Commentary

Putin playing politics with Snowden

6/26/2013
BY MIKE SIGOV
BLADE STAFF WRITER
Russian President Vladimir Putin and Finnish President Sauli Niinisto, unseen, talk at the presidential summer residence Kultaranta in Naantali, Finland.
Russian President Vladimir Putin and Finnish President Sauli Niinisto, unseen, talk at the presidential summer residence Kultaranta in Naantali, Finland.

The reasons Russia refused Tuesday to extradite National Security Agency leaker Edward Snowden after he arrived in Moscow while on the run from U.S. justice are primarily political and have little to do with Russia’s national interest.

Russian Foreign Minister Sergey Lavrov announced Tuesday that Mr. Snowden could not be extradited because he had not crossed the border, indirectly backing reports that Mr. Snowden had remained in the transit zone of Moscow’s Sheremetyevo International Airport without crossing the official border at the passport control.

Hours later, Russian President Vladimir Putin told reporters while on an official visit to Finland that Mr. Snowden had broken no laws in Russia.

He then gave an updated excuse to refuse the extradition request by noting that Russia and the United States do not have an extradition agreement.

To be sure, Mr. Snowden was reportedly carrying laptop computers with classified documents that may have included the particulars of alleged U.S. surveillance programs that might have targeted Russia. Though Mr. Putin supposedly told Russian reporters traveling with him in Finland, as reported by the New York Times, that Russia’s security services “are not engaged with him and will not be engaged,” counterintelligence experts in Russia and the United States have suggested that chances are about nil that Russian spy agencies had not yet interviewed Mr. Snowden and copied the relevant data from his laptops.

If Russian security services have copied the files, returning Mr. Snowden to the United States — with or without his laptops — would reveal to U.S. authorities exactly what secrets the Russians gleaned from those laptops. Russian spy agencies would not be in favor of that.

But the main reason Mr. Putin refuses to cooperate in Mr. Snowden’s case is purely political.

Mr. Putin has fanned anti-U.S. hysteria ever since the Sergei Magnitsky Rule of Law Accountability Act — which Mr. Putin likes to cast as a U.S. assault on Russia’s sovereignty — was passed last year. Prompted by a quarter-billion-dollar corruption scandal in Russia, the law covers all foreign nations, denies American visas to corrupt officials and human-rights violators, and freezes their U.S. bank accounts.

Since then, Mr. Putin — a former KGB career officer with associates accused of corruption — has been on President Obama’s case.

Only last month, Kremlin-controlled television stations across Russia showed pictures of a U.S. diplomat — with a cap worn backward over a blond wig — held face-down on the sidewalk of a Moscow street.
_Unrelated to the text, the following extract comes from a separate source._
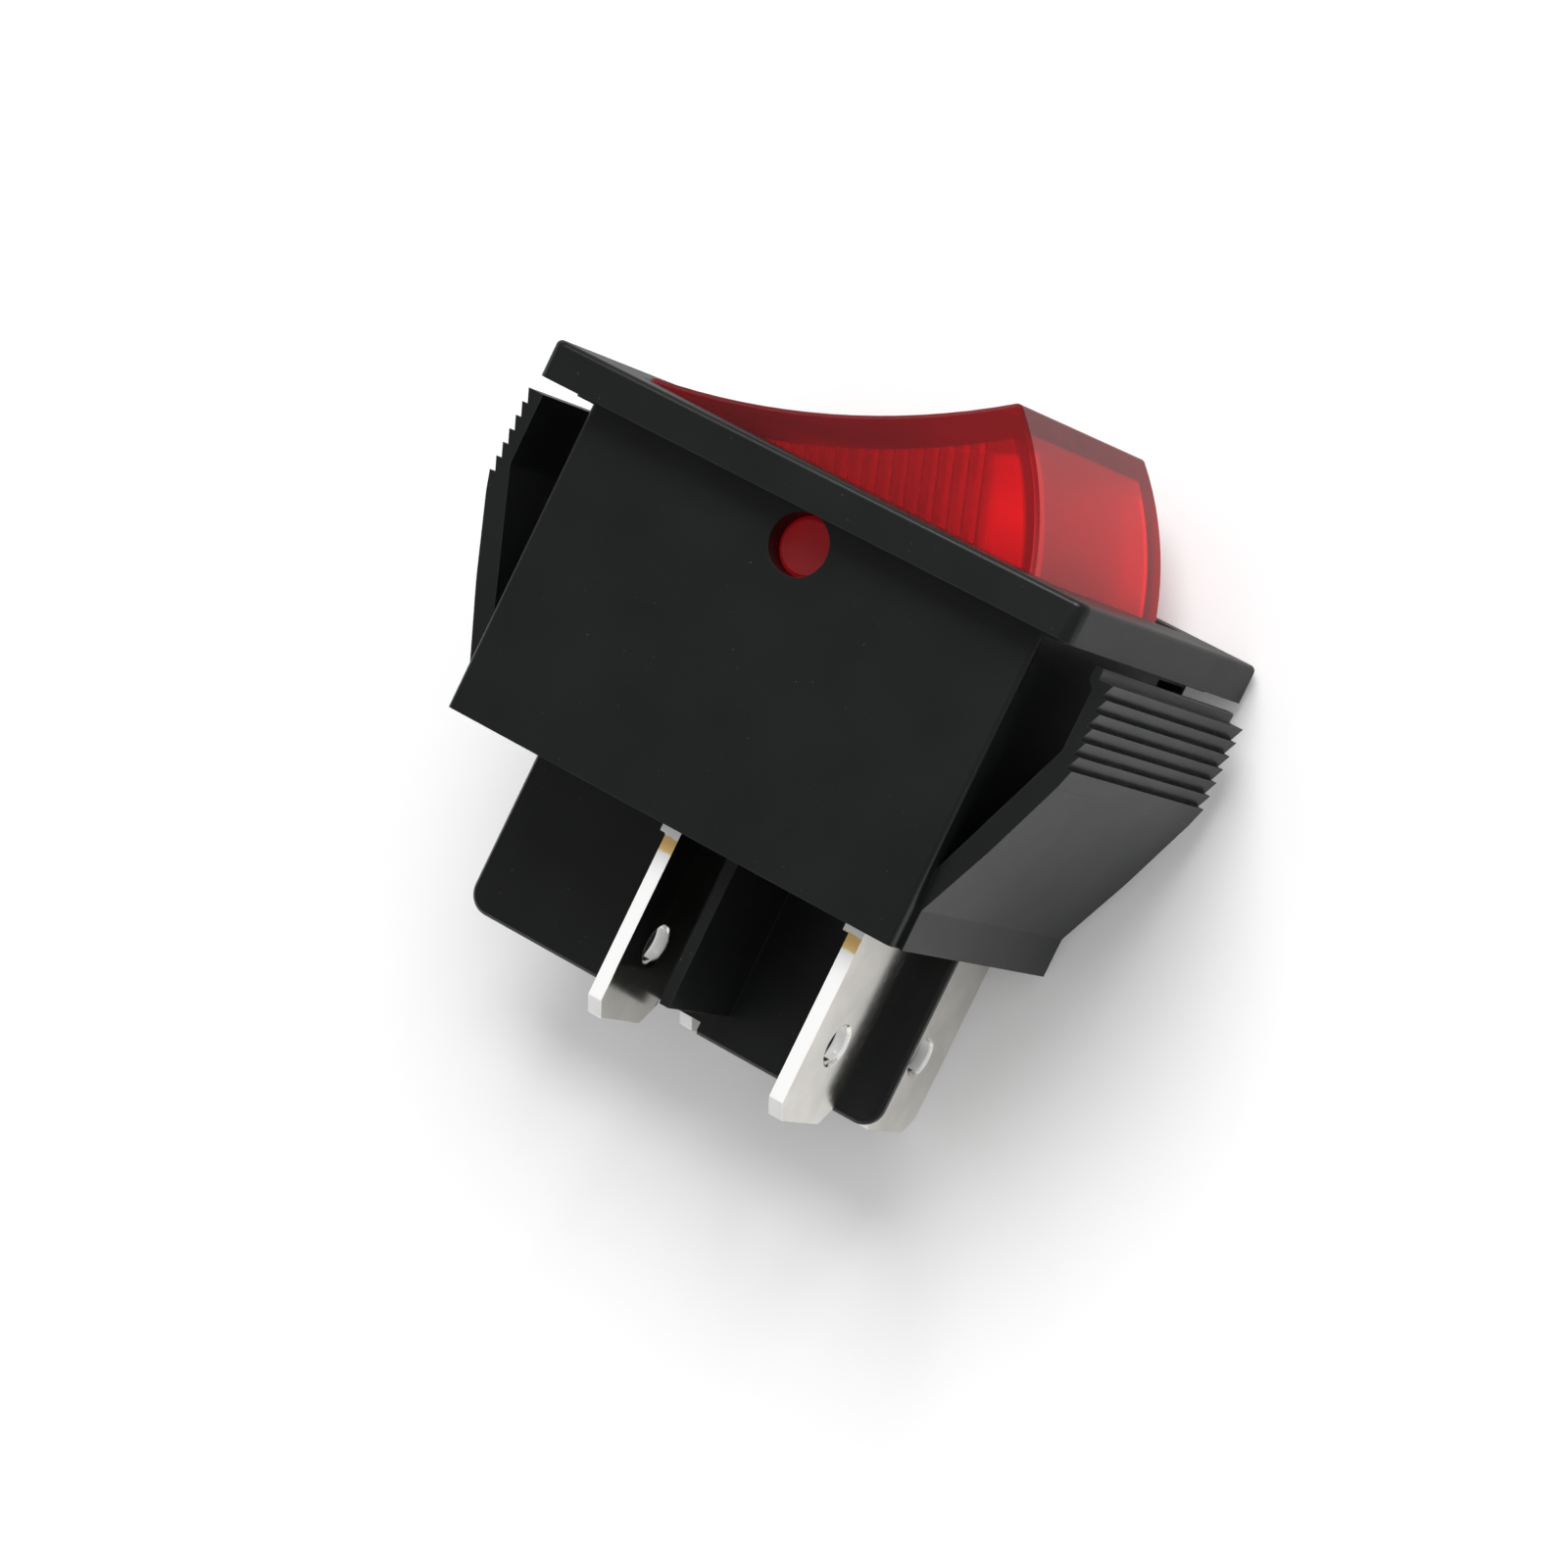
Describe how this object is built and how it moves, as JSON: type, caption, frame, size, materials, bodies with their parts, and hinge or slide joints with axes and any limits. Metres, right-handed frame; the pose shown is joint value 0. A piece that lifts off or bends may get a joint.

Kremlin-affiliated media alleged that the spy scandal involved a U.S. attempt to recruit a high-level Russian security official with a goal to “destabilize” Russia’s southern region that is prone to terrorist attacks by militant Muslim radicals.

The White House has downplayed the scandal and has maintained that the U.S. and Russian spy agencies have increased their mutual cooperation since the Boston Marathon bombing that was blamed on two Chechens, an ethnic native group in southern Russia. The Kremlin has made no such statements but has smugly exaggerated U.S. offers of such cooperation.

In Mr. Snowden’s case, U.S. Secretary of State John Kerry said the United States expected reciprocity from Russia after extraditing seven Russian criminals to Russia during the last two years.

The Kremlin apparently disagrees.

Kremlin-controlled media cite cases listed in the so-called “Report on the Situation with Human Rights in Certain States” issued by Russia’s ministry of foreign affairs.

In that report, Russia — a country with a dismal human-rights record and a history of contract hits on journalists that are rarely investigated — alleged that “extraterritorial application of American laws affects Russian-American relations most seriously.

“It leads to violations of the basic rights and freedoms of Russians, including arbitrary arrests and abductions from third countries, ill-treatment, criminal prosecution based on the basis of evidence given by false agents and doubtful evidence [cases against Viktor Bout and Konstantin Yaroshenko are the most striking examples],” the report stated, citing the cases of two Russian citizens who are serving prison sentences in the United States for arms smuggling and drug trafficking, respectively.

The bottom line is that Russia’s lack of cooperation on Mr. Snowden stems from Mr. Putin’s self-preservation instinct that drives him to blame all Russian ills on the United States.

Mike Sigov, a former Russian journalist in Moscow, is a U.S. citizen and a staff writer for The Blade.